[start AVAILABLE DATA]

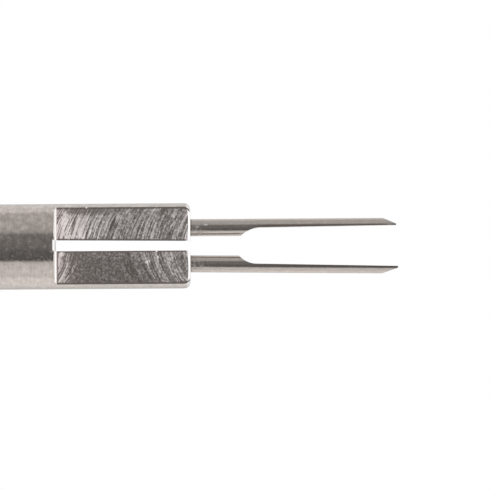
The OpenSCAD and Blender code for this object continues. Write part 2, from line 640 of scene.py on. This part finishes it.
# Both are stronger near the head, the only part of the shank that the photograph shows
BY_HEAD = Step(SHOULDER_Z - 14, SHOULDER_Z - 4, before=0.25, after=1.0)
# Roughness of the bare metal, and what a ring and a pit add
TURNED_ROUGH = 0.07
RING_ROUGH = 0.06
PIT_ROUGH = 0.36


def turned(spot):
    """Colour and roughness of turned steel, with fine rings round it and pits that catch the light."""
    rings = spot.place(RINGS_UP_SCALE).noise(RINGS)
    place = spot.place()
    by_head = spot.up.ease(BY_HEAD)
    contrast = spot.across.ease(BLOTCH_CONTRAST) * by_head
    blotches = (place.noise(BLOTCHES) - NOISE_MIDDLE) * contrast
    lit = (rings - NOISE_MIDDLE) * RING_CONTRAST + TURNED_LIT + blotches
    pits = place.noise(PITS).ease(PIT_EDGE) * by_head
    rough = pits * PIT_ROUGH + rings * RING_ROUGH + TURNED_ROUGH
    return lit.mix_colour(TURNED_DARK, TURNED_BRIGHT), rough


# The body's faces

# How far a face looks along one of the axes, from 0 to 1, for it to be a flat, a wall of the slot, an
# end face, or the chamfer that is filed on the front of a flat
FLAT_FACING = Step(0.90, 0.97)
WALL_FACING = Step(0.9, 0.95)
END_FACING = Step(0.25, 0.6)
CHAMFER_FACING = Step(0.60, 0.68)
CHAMFER_END = Step(0.80, 0.90, before=1.0, after=0.0)
# Where the flats start along the head, and how far from the axis what belongs to the slot ends
FLAT_START = Step(0.13, 0.17)
SLOT_SIDES = Step(0.8, 1.0, before=1.0, after=0.0)


class Faces:
    """How far a point belongs to each kind of face of the body, from 0 to 1."""

    def __init__(self, spot):
        normal = spot.nodes.field("ShaderNodeTexCoord", "Normal")
        facing_x, facing_y, facing_z = [abs(part) for part in spot.nodes.split(normal)]
        self.in_slot = abs(spot.across).ease(SLOT_SIDES)
        self.flat = facing_y.ease(FLAT_FACING) * spot.along.ease(FLAT_START)
        self.wall = facing_x.ease(WALL_FACING) * self.in_slot
        self.end = facing_z.ease(END_FACING)
        self.chamfer = facing_y.ease(CHAMFER_FACING) * facing_y.ease(CHAMFER_END)


# Body steel

# The flats at a tone of 0 and of 1, the shoulders with the slot's walls, and the front face
DULL = (0.62, 0.54, 0.505, 1)
BRIGHT = (0.99, 0.93, 0.915, 1)
FACED = (0.98, 0.975, 0.97, 1)
FRONT_FACE = (0.70, 0.665, 0.64, 1)
# Painted shade in the bottoms of the deepest scratches, and the tone at which it starts to show
DEEP_SHADE = scaled(DULL, 0.72)
DEEP_SHADE_TONE = Step(-0.22, 0.02, before=1.0, after=0.0)
# The slot's floor is shaded at its back and at its front, by how far back a point lies
SLOT_BACK = Step(0.7, 1.2)
SLOT_BACK_STEEL = scaled(STEEL, 0.50)
SLOT_FRONT = Step(-3.1, -2.7, before=1.0, after=0.0)
SLOT_FRONT_STEEL = scaled(STEEL, 0.15)
# Where the front face takes its own colour
FRONT_START = Step(HEAD_L - 0.09, HEAD_L)
# Painted shade on the outer ends of the filed chamfer, and less of it at the very front
CORNER_SHADE = scaled(STEEL, 0.25)
CORNER_SHADE_FADE = Step(HEAD_L - 0.10, HEAD_L - 0.04, before=1.0, after=0.3)
# Roughness of a dull flat, what a tone of 1 adds, and that of the end faces and the slot's walls
FLAT_ROUGH = 0.18
TONE_ROUGH = 0.42
END_ROUGH = 0.20
WALL_ROUGH = 0.08
# Scratches and rings draw reflections out square to themselves: along the shank, and mostly along Y
# on the end faces, by how strongly the direction turns there
ANISOTROPY = 0.6
END_TURN = 5.0
SCRATCH_DEPTH = 0.012 * MM
# How far the flats lean up to the soft light overhead: near the shoulder, where they are hollow, by
# the first at any tone and by the second for a tone of 1, then where they are filed, and in a glint
HOLLOW = Step(0.3, 4.6, before=1.0, after=0.0)
HOLLOW_LEAN = 0.15
HOLLOW_TONE_LEAN = 0.40
FILED_LEAN = 0.6
GLINT_LEAN = Step(0.6, 2.2, before=0.0, after=0.45)


def end_colour(spot, faces):
    """The colour of the faces that look along the tool: the shoulders, the slot's floor, the front."""
    back = faces.in_slot * spot.depth.ease(SLOT_BACK)
    front = faces.in_slot * spot.depth.ease(SLOT_FRONT)
    colour = back.mix_colour(FACED, SLOT_BACK_STEEL)
    colour = front.mix_colour(colour, SLOT_FRONT_STEEL)
    return spot.along.ease(FRONT_START).mix_colour(colour, FRONT_FACE)


def body_colour(spot, faces, tone, light, turned_colour, outer):
    """The colour of the whole body: the shank, then the flats, the end faces, and the painted shade on the
    corners.
    """
    ground = light.mix_colour(DULL, BRIGHT)
    # Painted shade where the tone falls below 0
    ground = tone.ease(DEEP_SHADE_TONE).mix_colour(ground, DEEP_SHADE)
    colour = faces.flat.mix_colour(turned_colour, ground)
    faced = faces.wall.mix_colour(end_colour(spot, faces), FACED)
    colour = faces.wall.at_least(faces.end).mix_colour(colour, faced)
    # Painted shade on the outer ends of the chamfer
    corner_shade = faces.chamfer * spot.along.ease(CORNER_SHADE_FADE) * outer
    return corner_shade.mix_colour(colour, CORNER_SHADE)


def body_roughness(faces, light, turned_rough):
    """How rough the body is. Rough means bright here: scratches scatter the studio's light."""
    rough = faces.flat.mix(turned_rough, light * TONE_ROUGH + FLAT_ROUGH)
    rough = faces.end.mix(rough, END_ROUGH)
    return faces.wall.mix(rough, WALL_ROUGH)


def body_normal(spot, faces, pattern, tone, light, filed_and_highlight):
    """The way the surface faces, with the lean of the flats and the depth of their scratches."""
    nodes = spot.nodes
    hollow = spot.along.ease(HOLLOW) * (light * HOLLOW_TONE_LEAN + HOLLOW_LEAN)
    lean = (hollow + filed_and_highlight * FILED_LEAN + tone.ease(GLINT_LEAN)) * faces.flat
    normal = nodes.field("ShaderNodeNewGeometry", "Normal")
    leaning = nodes.vector("NORMALIZE", nodes.vector("ADD", normal, nodes.point(0.0, 0.0, lean)))
    inputs = {
        "Height": pattern * faces.flat,
        "Distance": SCRATCH_DEPTH,
        "Strength": 1.0,
        "Normal": leaning,
    }
    return nodes.field("ShaderNodeBump", 0, inputs)


def metal(nodes, inputs):
    """Ends a material in bare metal with these inputs."""
    shader = nodes.field("ShaderNodeBsdfPrincipled", 0, {"Metallic": 1.0, **inputs})
    nodes.add("ShaderNodeOutputMaterial", {"Surface": shader})


def body_steel():
    """Turned steel with ground flats."""
    material = bpy.data.materials.new("body_steel")
    nodes = Nodes(material)
    spot = Spot(nodes, SHOULDER_Z)
    faces = Faces(spot)
    outer = outer_rim(spot)
    # The filed strip: it leans to the light overhead and carries a painted highlight
    filed_and_highlight = filed_front_and_highlight(spot) * (1.0 - outer)
    pattern, lean = flat_pattern(spot)
    tone = ground_tone(spot, pattern, outer, filed_and_highlight)
    light = tone.at_least(0.0).at_most(1.0)
    turned_colour, turned_rough = turned(spot)
    tangent = nodes.point(lean * faces.flat, faces.end * END_TURN, 1.0)
    inputs = {
        "Base Color": body_colour(spot, faces, tone, light, turned_colour, outer),
        "Roughness": body_roughness(faces, light, turned_rough),
        "Anisotropic": ANISOTROPY,
        "Tangent": nodes.vector("NORMALIZE", tangent),
        "Normal": body_normal(spot, faces, pattern, tone, light, filed_and_highlight),
    }
    metal(nodes, inputs)
    return material


# Prong steel

# Here along is the distance in front of the head.

DRAWN_DARK = scaled(STEEL, 0.78)
DRAWN_BRIGHT = scaled(STEEL, 1.5)
# How bright it is between those two, on average
DRAWN_LIT = 0.30
# Lines along the pin: height counts less than its real length, which draws the noise out
DRAWN_LINES = Noise(9.0, 2.0, 0.6)
DRAWN_UP_SCALE = 0.12
DRAWN_CONTRAST = 0.75
# Flecks among the lines
FLECKS = Noise(5.0, 2.0, 0.6)
FLECK_CONTRAST = 0.55
# Roughness of the bare pin, what a fleck and a smudge add, and that of a nick
DRAWN_ROUGH = 0.085
FLECK_ROUGH = 0.08
SMUDGE_ROUGH = 0.38
NICK_ROUGH = 0.6
# Smudges, which are strongest where the pin leaves the head
SMUDGES = Noise(2.6, 1.0, 0.5)
SMUDGE_EDGE = Step(0.40, 0.62, before=0.25, after=1.0)
SMUDGE_NEAR = Step(0.4, 2.2, before=1.0, after=0.22)
SMUDGE_FAR = Step(4.0, 7.0, before=1.0, after=0.3)
# Painted shade along the ground edge of the left prong: its two sides across, and where it starts
EDGE_SHADE = (0.34, 0.27, 0.24, 1)
EDGE_SHADE_SIDE = Step(-2.0, -1.87)
EDGE_SHADE_END = Step(-0.5, 0.0, before=1.0, after=0.0)
EDGE_SHADE_START = Step(5.5, 7.0, before=0.0, after=0.6)
# The shade on the pin where it leaves the head
ROOT_STEEL = scaled(STEEL, 0.2)
ROOT_SHADE = Step(0.05, 0.25, before=0.35, after=0.0)

# The brightness of each nick is a painted glint
# Nicks on the front of the left prong: how far across and along, their reach each way, and how
# bright they are
NICK_GLINTS = [
    (-1.92, 1.45, 0.07, 0.24, 0.9),
    (-1.73, 0.70, 0.10, 0.10, 0.7),
    (-1.87, 18.60, 0.05, 0.30, 0.4),
]
# Square of the distance from a nick's middle, in reaches, at which it starts to fade and is gone
NICK_CORE = 0.3
NICK_END = 1.2


def nick_glints(spot):
    """The painted glint on each nick of the left prong, from 0 to 1."""
    marks = []
    for across, along, reach_across, reach_along, change in NICK_GLINTS:
        from_x = (spot.across - across) / reach_across
        from_z = (spot.along - along) / reach_along
        edge = Step(NICK_CORE, NICK_END, before=change, after=0.0)
        marks.append((from_x * from_x + from_z * from_z).ease(edge))
    return sum(marks) * spot.in_front()


def prong_colour(spot, flecks, nick_and_glint):
    """Drawn lines and flecks, then painted shade by the ground edge, painted nick glints, and shade by the
    head.
    """
    lines = spot.place(DRAWN_UP_SCALE).noise(DRAWN_LINES)
    streaks = (lines - NOISE_MIDDLE) * DRAWN_CONTRAST
    lit = streaks + (flecks - NOISE_MIDDLE) * FLECK_CONTRAST + DRAWN_LIT
    edge_shade = spot.across.ease(EDGE_SHADE_SIDE) * spot.across.ease(EDGE_SHADE_END) * spot.along.ease(EDGE_SHADE_START)
    colour = lit.mix_colour(DRAWN_DARK, DRAWN_BRIGHT)
    colour = edge_shade.mix_colour(colour, EDGE_SHADE)
    colour = nick_and_glint.mix_colour(colour, FACED)
    return spot.along.ease(ROOT_SHADE).mix_colour(colour, ROOT_STEEL)


def prong_roughness(spot, place, flecks, nick_and_glint):
    """Smooth drawn metal, rougher where it is smudged or on a nick."""
    smudges = spot.along.ease(SMUDGE_NEAR) * spot.along.ease(SMUDGE_FAR)
    smudges = smudges * place.noise(SMUDGES).ease(SMUDGE_EDGE)
    rough = smudges * SMUDGE_ROUGH + flecks * FLECK_ROUGH + DRAWN_ROUGH
    return nick_and_glint.mix(rough, NICK_ROUGH)


def prong_steel():
    """Drawn pin steel: bright, with fine lines along it and small marks in them."""
    material = bpy.data.materials.new("prong_steel")
    nodes = Nodes(material)
    spot = Spot(nodes, FRONT_Z)
    place = spot.place()
    flecks = place.noise(FLECKS)
    nick_and_glint = nick_glints(spot)
    inputs = {
        "Base Color": prong_colour(spot, flecks, nick_and_glint),
        "Roughness": prong_roughness(spot, place, flecks, nick_and_glint),
    }
    metal(nodes, inputs)
    return material


def dress(piece, material):
    """Gives a piece this material and no other."""
    piece.data.materials.clear()
    piece.data.materials.append(material)


bpy.context.scene.view_settings.view_transform = "Standard"
make_camera()
make_world()
make_floor()
dress(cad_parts["body"], body_steel())
drawn_steel = prong_steel()
for name in ("left_prong", "right_prong"):
    dress(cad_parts[name], drawn_steel)
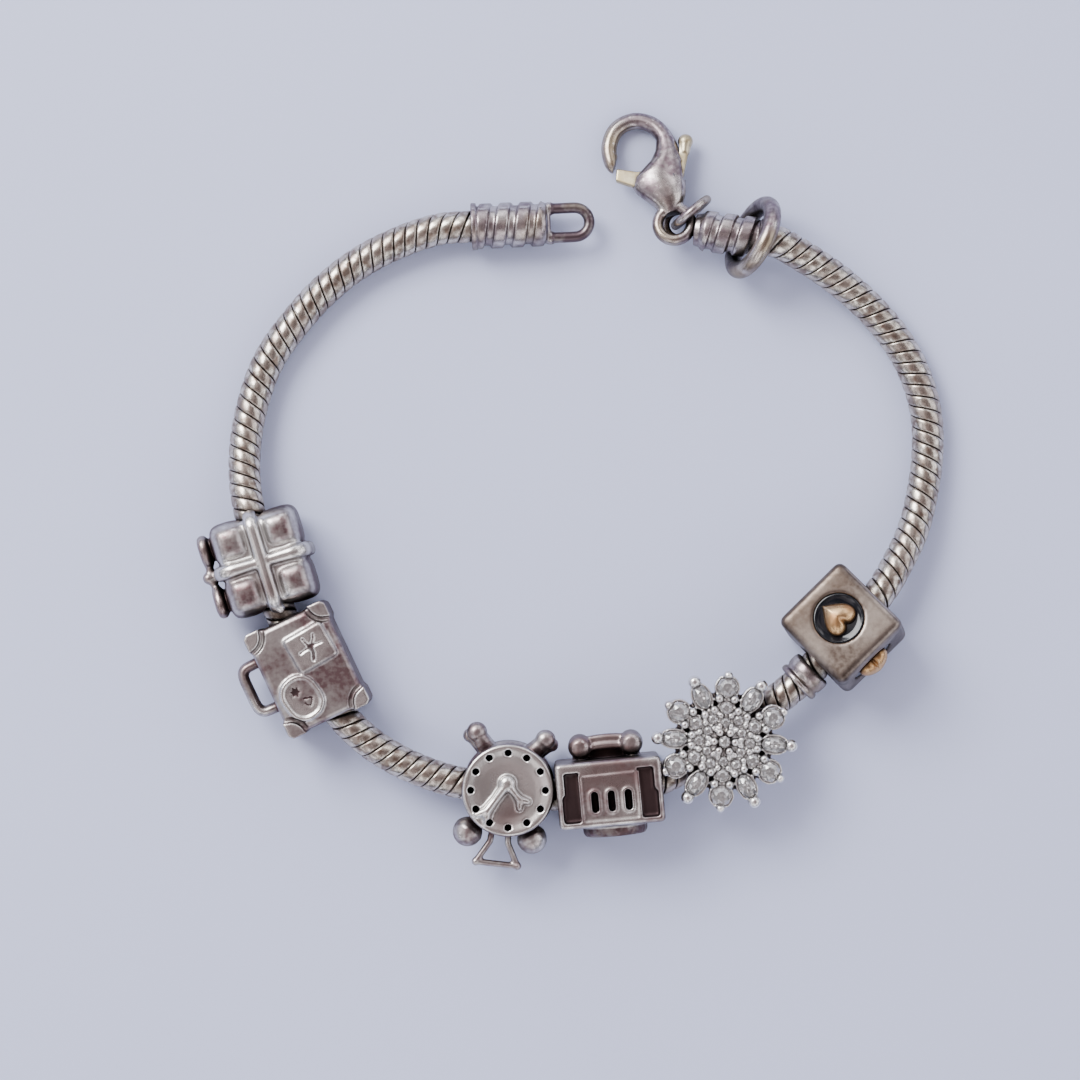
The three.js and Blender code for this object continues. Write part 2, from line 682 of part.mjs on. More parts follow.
add("snake_chain", tube(chainCurve, CHAIN_RADIUS, CHAIN_SIDES, CHAIN_STEPS), CHAIN_SILVER);
add("loop_end_cap", loopCap(), SILVER, sleeveMatrix(LOOP_CAP));
add("clasp_end_cap", claspCap(), SILVER, sleeveMatrix(CLASP_CAP));
add("jump_ring", jumpRing(), SILVER, placed(JUMP_RING.centre, 90, 0, JUMP_RING.heading));
add("stopper_ring", stopperRing(), SILVER, placed(STOPPER.centre, 0, 90 - STOPPER.lean, STOPPER.heading));

const claspFrame = placed(CLASP.eye, -CLASP.drop, 0, CLASP.heading);
add("clasp_body", claspBody(), SILVER, claspFrame);
add("clasp_lever", claspLever(), SILVER, claspFrame);

add("gift_charm", giftCharm(), SILVER, charmMatrix(CHARMS.gift));
add("suitcase_charm", suitcaseCharm(), SILVER, charmMatrix(CHARMS.suitcase));
add("clock_charm", clockCharm(), SILVER, charmMatrix(CHARMS.clock));
add("telephone_charm", telephoneCharm(), SILVER, charmMatrix(CHARMS.telephone));
add("snowflake_charm", snowflakeCharm(), SILVER, charmMatrix(CHARMS.snowflake));
add("snowflake_centre_stone", centreStone(), CRYSTAL, charmMatrix(CHARMS.snowflake));
add("thread_station", threadStation(), SILVER, collarMatrix(CHARMS.thread));
add("cube_charm", cubeCharm(), SILVER, charmMatrix(CHARMS.cube));
for (const [name, face] of Object.entries(HEART_FACES)) {
  const onFace = charmMatrix(CHARMS.cube).multiply(face);
  add(`enamel_${name}`, enamelDisc(), ENAMEL, onFace);
  add(`gold_heart_${name}`, heart(), GOLD, onFace);
}

export default bracelet;
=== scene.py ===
"""A sterling silver charm bracelet that lies open and flat on a pale table."""

from functools import partial
from math import ceil, copysign, cos, exp, hypot, pi, radians, sin

import bmesh
import bpy
from bpy.props import FloatProperty, FloatVectorProperty, PointerProperty
from mathutils import Euler, Matrix, Vector


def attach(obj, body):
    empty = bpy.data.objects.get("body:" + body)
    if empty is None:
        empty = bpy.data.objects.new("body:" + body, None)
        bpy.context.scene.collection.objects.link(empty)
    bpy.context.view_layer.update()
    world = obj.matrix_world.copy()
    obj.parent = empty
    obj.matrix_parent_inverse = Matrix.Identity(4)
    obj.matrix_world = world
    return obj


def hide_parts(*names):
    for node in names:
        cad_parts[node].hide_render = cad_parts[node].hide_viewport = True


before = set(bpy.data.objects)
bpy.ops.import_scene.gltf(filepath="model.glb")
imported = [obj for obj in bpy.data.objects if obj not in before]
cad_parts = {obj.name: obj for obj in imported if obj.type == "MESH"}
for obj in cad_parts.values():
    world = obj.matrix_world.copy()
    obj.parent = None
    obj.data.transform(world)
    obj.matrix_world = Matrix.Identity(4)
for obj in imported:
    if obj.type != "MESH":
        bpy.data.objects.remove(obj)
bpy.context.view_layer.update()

bl_info = {
    "name": "Charm bracelet",
    "version": (1, 0, 0),
    "blender": (4, 5, 0),
    "location": "View3D > Sidebar > Bracelet",
    "description": "Makes the chain, clasp and charms of a silver charm bracelet on a plain stage",
    "category": "Add Mesh",
}

MM = 0.001

# ---- where the pieces are, in millimetres ----
CENTRE_SHIFT = (-0.143, -0.139, 0.0)  # puts the middle of the whole bracelet over the origin
TO_FRAME = Matrix.Scale(MM, 4) @ Matrix.Translation(CENTRE_SHIFT)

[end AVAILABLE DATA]

TO DO
Copy exactly, and only, the lines from the one containing "giftCharm(), SILVER, charmMatrix(CHARMS.gift));" through the one containing "cad_parts[node].hide_render = cad_parts[node].hide_viewport".

SOLUTION FOR THIS EXERCISE
add("gift_charm", giftCharm(), SILVER, charmMatrix(CHARMS.gift));
add("suitcase_charm", suitcaseCharm(), SILVER, charmMatrix(CHARMS.suitcase));
add("clock_charm", clockCharm(), SILVER, charmMatrix(CHARMS.clock));
add("telephone_charm", telephoneCharm(), SILVER, charmMatrix(CHARMS.telephone));
add("snowflake_charm", snowflakeCharm(), SILVER, charmMatrix(CHARMS.snowflake));
add("snowflake_centre_stone", centreStone(), CRYSTAL, charmMatrix(CHARMS.snowflake));
add("thread_station", threadStation(), SILVER, collarMatrix(CHARMS.thread));
add("cube_charm", cubeCharm(), SILVER, charmMatrix(CHARMS.cube));
for (const [name, face] of Object.entries(HEART_FACES)) {
  const onFace = charmMatrix(CHARMS.cube).multiply(face);
  add(`enamel_${name}`, enamelDisc(), ENAMEL, onFace);
  add(`gold_heart_${name}`, heart(), GOLD, onFace);
}

export default bracelet;
=== scene.py ===
"""A sterling silver charm bracelet that lies open and flat on a pale table."""

from functools import partial
from math import ceil, copysign, cos, exp, hypot, pi, radians, sin

import bmesh
import bpy
from bpy.props import FloatProperty, FloatVectorProperty, PointerProperty
from mathutils import Euler, Matrix, Vector


def attach(obj, body):
    empty = bpy.data.objects.get("body:" + body)
    if empty is None:
        empty = bpy.data.objects.new("body:" + body, None)
        bpy.context.scene.collection.objects.link(empty)
    bpy.context.view_layer.update()
    world = obj.matrix_world.copy()
    obj.parent = empty
    obj.matrix_parent_inverse = Matrix.Identity(4)
    obj.matrix_world = world
    return obj


def hide_parts(*names):
    for node in names:
        cad_parts[node].hide_render = cad_parts[node].hide_viewport = True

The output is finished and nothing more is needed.